The former marketing manager for Proctor & Gamble said he, two laymen and a priest were having breakfast one morning when it was suggested that they should get some men together on a regular basis to pray. They sent out 200 letters to men they knew and got 10 responses.

At first, the group was unsure of its direction. "We sort of sat around and said, 'So what do we do?' " Lynch said. But they soon started studying the Bible and praying with each other.

Over a six-year period, they grew together and "that first group spawned another one" and from there it grew. When the archdiocese held its first men's conference 10 years ago, a dozen groups had formed. Now, there are nearly 200. This past March, more than 3,400 men attended the "Answer the Call" Catholic Men's Fellowship conference held in the city.

Paco Gavrilides, director of evangelization for the Archdiocese of Detroit cited three reasons Catholic men are seeking fellowship:

"Too many men have experienced an isolation in their faith. A lot of men have felt too often that spirituality is more for the feminine gender and they know that trying to live a fervent, dedicated Christian life alone is virtually impossible in the United States."

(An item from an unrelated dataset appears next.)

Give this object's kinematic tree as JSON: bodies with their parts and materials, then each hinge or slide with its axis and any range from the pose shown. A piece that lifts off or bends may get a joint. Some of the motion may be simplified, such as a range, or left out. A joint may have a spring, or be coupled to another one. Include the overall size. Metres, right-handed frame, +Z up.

More than 3,000 men attended the Archdiocese of Detroit's third-annual men's conference, "Put Out Into the Deep," held in February.

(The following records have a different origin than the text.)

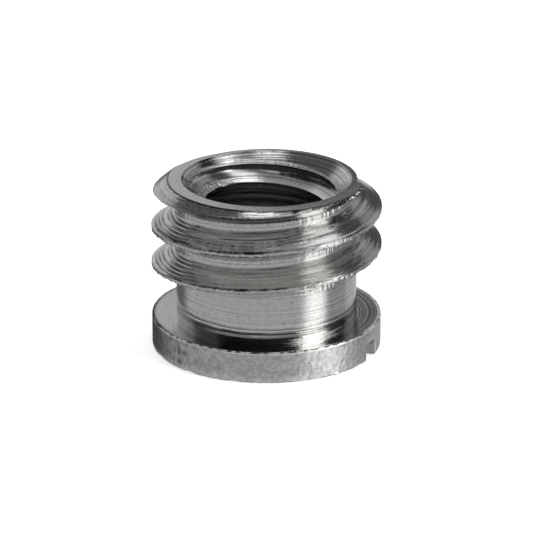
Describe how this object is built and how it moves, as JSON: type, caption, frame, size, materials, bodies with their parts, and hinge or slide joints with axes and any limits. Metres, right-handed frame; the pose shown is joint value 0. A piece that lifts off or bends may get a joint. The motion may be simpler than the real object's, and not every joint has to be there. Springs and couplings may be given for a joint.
{
  "type": "tripod thread adapter",
  "caption": "Flanged threaded bush: 3/8 inch thread outside, 1/4 inch thread through the middle, relief neck and screwdriver slot.",
  "frame": {"origin": "centre of the flange's underside", "axes": "+Z along the threads, from the flange to the open end; the screwdriver slot runs along X"},
  "size_m": [0.0096, 0.0096, 0.0072],
  "materials": {
    "nickel_plate": "bright nickel plate over turned metal, with tool lines"
  },
  "bodies": {
    "root": {"thread_adapter_bush": "nickel_plate"}
  },
  "joints": []
}
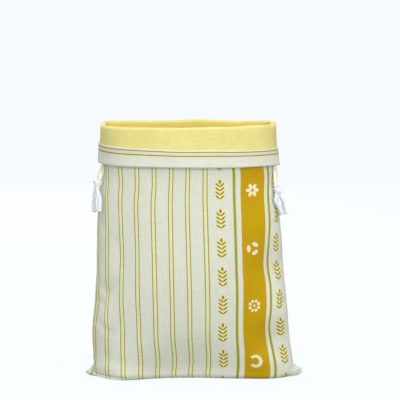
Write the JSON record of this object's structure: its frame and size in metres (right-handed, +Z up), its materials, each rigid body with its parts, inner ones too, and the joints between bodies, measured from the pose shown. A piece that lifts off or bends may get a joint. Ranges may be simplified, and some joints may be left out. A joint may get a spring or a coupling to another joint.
{
  "type": "bread bag",
  "caption": "Lined cotton bread bag standing open with its top turned down as a cuff, a sewn casing round the cuff, drawcord ends knotted at both sides and small pointed bottom corners.",
  "frame": {"origin": "on the floor, under the middle of the bag's box", "axes": "+Z up, the bag's printed front faces -Y, +X to the right as seen from the front"},
  "size_m": [0.32, 0.1224, 0.372],
  "materials": {
    "canvas": "printed cotton canvas, matt",
    "lining": "dyed cotton, matt",
    "casing": "printed cotton canvas, matt",
    "cord": "soft cotton cord, matt"
  },
  "bodies": {
    "root": {"outer_bag": "canvas", "lining": "lining", "casing_front": "casing", "casing_back": "casing", "cord_left_1": "cord", "cord_left_2": "cord", "knot_left": "cord", "tail_left_1": "cord", "tail_left_2": "cord", "cord_right_1": "cord", "cord_right_2": "cord", "knot_right": "cord", "tail_right_1": "cord", "tail_right_2": "cord"}
  },
  "joints": []
}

Gavrilidies called the renewal of Catholic men "a sleeping giant that's coming awake." In the conferences and groups, he said, "men discover the goodness and love of God toward them in a much more personal way and they awaken to the fact that they are sons of God. They really have an encounter with the Lord of the Church."

Sacramental focus
The conferences held today are usually centered around the sacraments. In particular,availability of the Sacrament of Reconciliation is popular. "Seventy to 80 percent of the men who go to conferences go to confession there," Blumberg said. "What really touches the priests more than anything is the depth of the confessions. Priests tell me, 'They are really repenting; I've never heard confessions like this.'"

Since some conferences have several thousand attendees, priests are spending two to three hours hearing confessions. But success cannot be judged just by numbers, according to reports from conference leaders. Often conference attendees have not gone to confession in many years and are coming back to the sacrament.

"A few priests came to me with tears in their eyes saying they couldn't believe the number of confessions they heard and the grace that was present," said Scot Landry, an organizer of the Archdiocese of Boston's first conference held this past March, which drew more than 2,000 men.

Beginning a ministry
The most frequently used approach to men's ministry has been to have a conference and then to establish men's groups in response to those who attend. But that doesn't always work well, according to officials at the NFCM, because men go to the conference and come home with a positive experience but have no way to keep it going. The next year's conference is often a real effort to put together and the numbers of those who attend diminish and the men's groups don't get started.

Organizers in Pittsburgh are trying to lay a good foundation before their first conference next year. Patrick Molyneaux and Jeff Ludwikowski began their effort by working directly with the diocese in establishing parish-based men's groups. Bishop Donald Wuerl, they explained, wrote to all of his pastors asking them to identify men in their parishes who would be good leaders.

Molyneaux and Ludwikowski then invited those men to a mini-conference geared toward leaders. After that mini-conference, men from 25 parishes stepped forward and said they would like to go through additional training to begin men's groups in their parishes.

What's the job of those organizing the men's groups and conferences? According to Molyneaux, it's "not screwing up and staying out of the way of the Holy Spirit."

"Men want to be mobilized for something more than parish bingo. Men want to work at evangelizing other men," Molyneaux said.

Thomas A. Szyszkiewicz writes from Minnesota.